Conquest receives Medal of Freedom
Robert Conquest, a renowned historian of Soviet politics and foreign policy, received the Presidential Medal of Freedom from President George Bush during a Nov. 9 ceremony at the White House.
Conquest, a research fellow at the Hoover Institution, was one of 14 recipients of the medal, the nation's highest civil award. He is known for his landmark work The Great Terror: Stalin's Purge of the Thirties. More than 35 years after its publication, the book remains one of the most influential studies of Soviet history and has been translated into more than 20 languages. Conquest also is author of the acclaimed books Harvest of Sorrow, Stalin and the Kirov Murder, The Great Terror: A Reassessment, Stalin: Breaker of Nations and Reflections on a Ravaged Century. His most recent book is The Dragons of Expectation.

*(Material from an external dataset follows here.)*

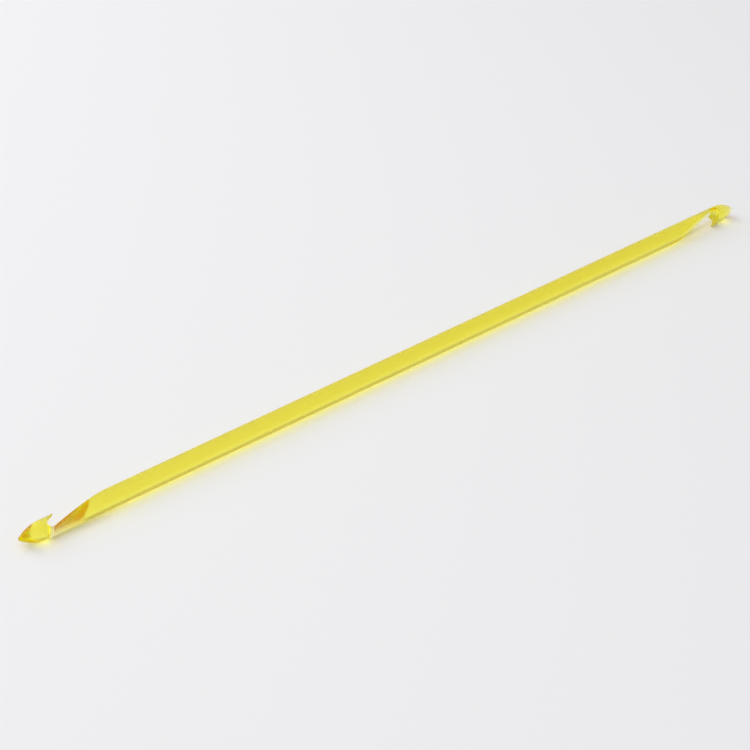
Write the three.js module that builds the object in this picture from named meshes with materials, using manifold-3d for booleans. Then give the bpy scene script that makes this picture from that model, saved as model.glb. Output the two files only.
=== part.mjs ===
// A double-ended tunisian crochet hook, in millimetres, +Z up, lying along X as it rests on a table.
// It is one piece of clear yellow acrylic: a round shaft with a pointed hook head at each end.
// The two mouths open to opposite sides. The hook lies rolled, so the mouth of the end at -X opens
// to +Y and a little upward, and the mouth of the other end opens to -Y and a little downward.
import * as THREE from 'three';
import { mergeVertices } from 'three/addons/utils/BufferGeometryUtils.js';
import Module from 'manifold-3d';

const wasm = await Module();
wasm.setup();

// Driving dimensions, lengths along the hook measured from the tip of the head
const hookLength = 300;
const shaftDiameter = 6;
const noseLength = 8.2;
const tipRadius = 0.6;
// how far the point of the nose stands off the axis, toward the mouth
const pointOffset = 0.35;
const lipReach = 12.4;
const lipThickness = 0.45;
const undercutAngle = 25.3;
const throatRadius = 1.4;
const throatDepth = 4.6;
const rampAngle = 12.4;
const rampShoulderRadius = 60;
// roll of the resting hook: how far the first mouth leans from straight up toward +Y
const restRoll = 64;

// Fineness of the facets, and how far a cutter stands clear of what it cuts
const facets = 64;
const arcSteps = 12;
const cutterMargin = 2;
const mergeTolerance = 1e-5;

const roll = THREE.MathUtils.degToRad(restRoll);
const shaftRadius = shaftDiameter / 2;
const throatFloor = shaftRadius - throatDepth;
const noseArcRadius = (shaftRadius ** 2 + noseLength ** 2) / (2 * shaftRadius);

// A closed geometry becomes a solid for the cuts, and a cut solid becomes a geometry again.
function toSolid(geometry) {
  const bare = geometry.clone();
  bare.deleteAttribute('normal');
  bare.deleteAttribute('uv');
  const merged = mergeVertices(bare, mergeTolerance);
  const mesh = new wasm.Mesh({
    numProp: 3,
    vertProperties: Float32Array.from(merged.attributes.position.array),
    triVerts: Uint32Array.from(merged.index.array),
  });
  return new wasm.Manifold(mesh);
}

function toGeometry(solid) {
  const mesh = solid.getMesh();
  const geometry = new THREE.BufferGeometry();
  geometry.setAttribute('position', new THREE.BufferAttribute(mesh.vertProperties, mesh.numProp));
  geometry.setIndex(new THREE.BufferAttribute(mesh.triVerts, 1));
  geometry.computeVertexNormals();
  return geometry;
}

// Radius of the tangent ogive that makes the nose, at a distance from its sharp tip.
function ogiveRadius(fromTip) {
  const sideways = Math.sqrt(noseArcRadius ** 2 - (noseLength - fromTip) ** 2);
  return sideways + shaftRadius - noseArcRadius;
}

// The nose from its round point back to the shaft. A ball of the tip radius sits in the ogive where
// both have the same slope, and the hook's length runs to the front of the ball.
function noseProfile() {
  const arcOffset = noseArcRadius - shaftRadius;
  const centreGap = noseArcRadius - tipRadius;
  const ballCentre = noseLength - Math.sqrt(centreGap ** 2 - arcOffset ** 2);
  const touchAngle = Math.acos((noseLength - ballCentre) / centreGap);
  const touch = ballCentre - tipRadius * Math.cos(touchAngle);
  const front = ballCentre - tipRadius;
  const points = [];
  for (let i = 0; i <= arcSteps / 2; i += 1) {
    const angle = (i / (arcSteps / 2)) * touchAngle;
    const along = ballCentre - tipRadius * Math.cos(angle) - front;
    points.push(new THREE.Vector2(tipRadius * Math.sin(angle), along));
  }
  for (let i = 1; i <= arcSteps; i += 1) {
    const along = THREE.MathUtils.lerp(touch, noseLength, i / arcSteps);
    points.push(new THREE.Vector2(ogiveRadius(along), along - front));
  }
  return points;
}

// Each nose leans toward its mouth, more and more toward the point.
function leanNoses(geometry) {
  const position = geometry.attributes.position;
  for (let i = 0; i < position.count; i += 1) {
    const x = position.getX(i);
    const fromTip = hookLength / 2 - Math.abs(x);
    const share = Math.max(0, 1 - fromTip / noseLength);
    const lean = -Math.sign(x) * pointOffset * share ** 2;
    position.setY(i, position.getY(i) + lean * Math.sin(roll));
    position.setZ(i, position.getZ(i) + lean * Math.cos(roll));
  }
}

// The blank: a straight shaft with a nose at each end, and a facet straight underneath.
function blankSolid() {
  const nose = noseProfile();
  const otherNose = nose.map((point) => new THREE.Vector2(point.x, hookLength - point.y));
  const profile = [...nose, ...otherNose.reverse()];
  const lathe = new THREE.LatheGeometry(profile, facets, Math.PI / facets);
  lathe.rotateZ(-Math.PI / 2);
  lathe.translate(-hookLength / 2, 0, 0);
  leanNoses(lathe);
  return toSolid(lathe);
}

// Side view of what is cut away to make the mouth: x from the tip, y from the axis toward the mouth.
// The undercut leaves the lip, the throat is a round groove, and the ramp runs out into the shaft.
function mouthShape() {
  const above = shaftRadius + cutterMargin;
  const undercut = THREE.MathUtils.degToRad(undercutAngle);
  const ramp = THREE.MathUtils.degToRad(rampAngle);
  const lipUnder = shaftRadius - lipThickness;
  const centreY = throatFloor + throatRadius;
  const undercutEndY = centreY + throatRadius * Math.cos(undercut);
  const undercutEndX = lipReach - (lipUnder - undercutEndY) / Math.tan(undercut);
  const centreX = undercutEndX + throatRadius * Math.sin(undercut);
  const rampStartX = centreX + throatRadius * Math.sin(ramp);
  const rampStartY = centreY - throatRadius * Math.cos(ramp);
  const rampTopX = rampStartX + (shaftRadius - rampStartY) / Math.tan(ramp);
  const shoulder = rampShoulderRadius * Math.tan(ramp / 2);
  const shape = new THREE.Shape();
  shape.moveTo(lipReach, above);
  shape.lineTo(lipReach, lipUnder);
  shape.lineTo(undercutEndX, undercutEndY);
  // from the undercut, round the front and the floor of the throat, to the ramp
  const arcStart = Math.PI / 2 + undercut;
  const arcEnd = 1.5 * Math.PI + ramp;
  shape.absarc(centreX, centreY, throatRadius, arcStart, arcEnd, false);
  shape.lineTo(rampTopX - shoulder * Math.cos(ramp), shaftRadius - shoulder * Math.sin(ramp));
  shape.quadraticCurveTo(rampTopX, shaftRadius, rampTopX + shoulder, shaftRadius);
  shape.lineTo(rampTopX + shoulder, above);
  return shape;
}

// The first mouth's cutter, standing straight up over the end at -X
function mouthCutter() {
  const width = shaftDiameter + 2 * cutterMargin;
  const cutter = new THREE.ExtrudeGeometry(mouthShape(), {
    depth: width, bevelEnabled: false, curveSegments: arcSteps,
  });
  cutter.rotateX(Math.PI / 2);
  cutter.translate(-hookLength / 2, width / 2, 0);
  return cutter;
}

// The other end is the same end turned half round the crosswise axis.
const firstMouth = mouthCutter();
const otherMouth = mouthCutter();
otherMouth.rotateY(Math.PI);
firstMouth.rotateX(-roll);
otherMouth.rotateX(-roll);
const hook = blankSolid().subtract(toSolid(firstMouth)).subtract(toSolid(otherMouth));

const acrylic = new THREE.MeshStandardMaterial({
  color: 0xe6dc46, roughness: 0.08, metalness: 0, transparent: true, opacity: 0.85,
});
const crochetHook = new THREE.Mesh(toGeometry(hook), acrylic);
crochetHook.name = 'crochet_hook';
// the middle of the bottom facet rests on the floor
crochetHook.position.z = shaftRadius * Math.cos(Math.PI / facets);

const group = new THREE.Group();
group.add(crochetHook);
export default group;
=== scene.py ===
import math

import bpy
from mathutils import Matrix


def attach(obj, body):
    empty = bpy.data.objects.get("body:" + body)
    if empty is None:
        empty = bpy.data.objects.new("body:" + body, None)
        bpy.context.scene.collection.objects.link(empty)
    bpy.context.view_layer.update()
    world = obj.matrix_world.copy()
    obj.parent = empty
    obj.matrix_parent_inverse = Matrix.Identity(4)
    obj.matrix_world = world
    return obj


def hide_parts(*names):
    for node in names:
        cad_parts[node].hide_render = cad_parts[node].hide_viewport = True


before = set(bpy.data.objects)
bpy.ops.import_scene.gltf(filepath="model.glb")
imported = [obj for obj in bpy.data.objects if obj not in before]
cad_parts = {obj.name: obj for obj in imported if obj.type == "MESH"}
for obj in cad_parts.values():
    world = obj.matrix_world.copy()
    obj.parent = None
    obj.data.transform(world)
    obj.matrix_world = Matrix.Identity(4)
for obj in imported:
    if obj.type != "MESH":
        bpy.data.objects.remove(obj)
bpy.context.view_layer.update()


# The bar. A tunisian crochet hook is one bar of clear yellow acrylic, turned to a straight round
# shaft with a pointed nose at each end, and polished. It lies along X with its lowest line on the
# floor, and each nose is an ogive that ends in a small round point.

# The length and the radius are a hair under the CAD's, which keeps the bar inside the CAD's box.
hook_length = 0.29998
shaft_radius = 0.002995
shaft_height = 0.002996
nose_length = 0.0082
tip_radius = 0.0006
point_offset = 0.00035
rest_roll = math.radians(64)
sides = 128
ogive_rings = 26
point_rings = 8
end_facing = 0.9

ogive_radius = (shaft_radius**2 + nose_length**2) / (2 * shaft_radius)
ogive_sink = ogive_radius - shaft_radius
point_centre = nose_length - math.sqrt((ogive_radius - tip_radius) ** 2 - ogive_sink**2)
nose_front = point_centre - tip_radius
nose_depth = nose_length - nose_front
meeting_angle = math.asin((nose_length - point_centre) / (ogive_radius - tip_radius))

# Each ring of the nose: how far out it stands from the end of the shaft, and its radius.
nose_rings = []
for i in range(1, ogive_rings + 1):
    angle = meeting_angle * i / ogive_rings
    nose_rings.append((ogive_radius * math.sin(angle), ogive_radius * math.cos(angle) - ogive_sink))
for i in range(1, point_rings):
    angle = meeting_angle + (math.pi / 2 - meeting_angle) * i / point_rings
    reach = nose_length - point_centre + tip_radius * math.sin(angle)
    nose_rings.append((reach, tip_radius * math.cos(angle)))
nose_rings.append((nose_depth, 0))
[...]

Other 2005 recipients of the Medal of Freedom include legendary boxer Muhammad Ali, actress Carol Burnett, software designers Vinton Cerf and Robert Kahn, singer Aretha Franklin, economist Alan Greenspan, actor Andy Griffith, radio personality Paul Harvey, former congressman and veterans' activist Sonny Montgomery, Chairman of the Joint Chiefs of Staff Gen. Richard B. Myers, golfer Jack Nicklaus, former baseball player and baseball team manager Frank Robinson, and Paul Rusesabagina, whose heroic actions during the 1994 Rwandan genocide inspired the movie Hotel Rwanda.
Established in 1963, the Medal of Freedom may be awarded by the president "to any person who has made an especially meritorious contribution to the security or national interests of the United States, or world peace, or cultural or other significant public or private endeavors."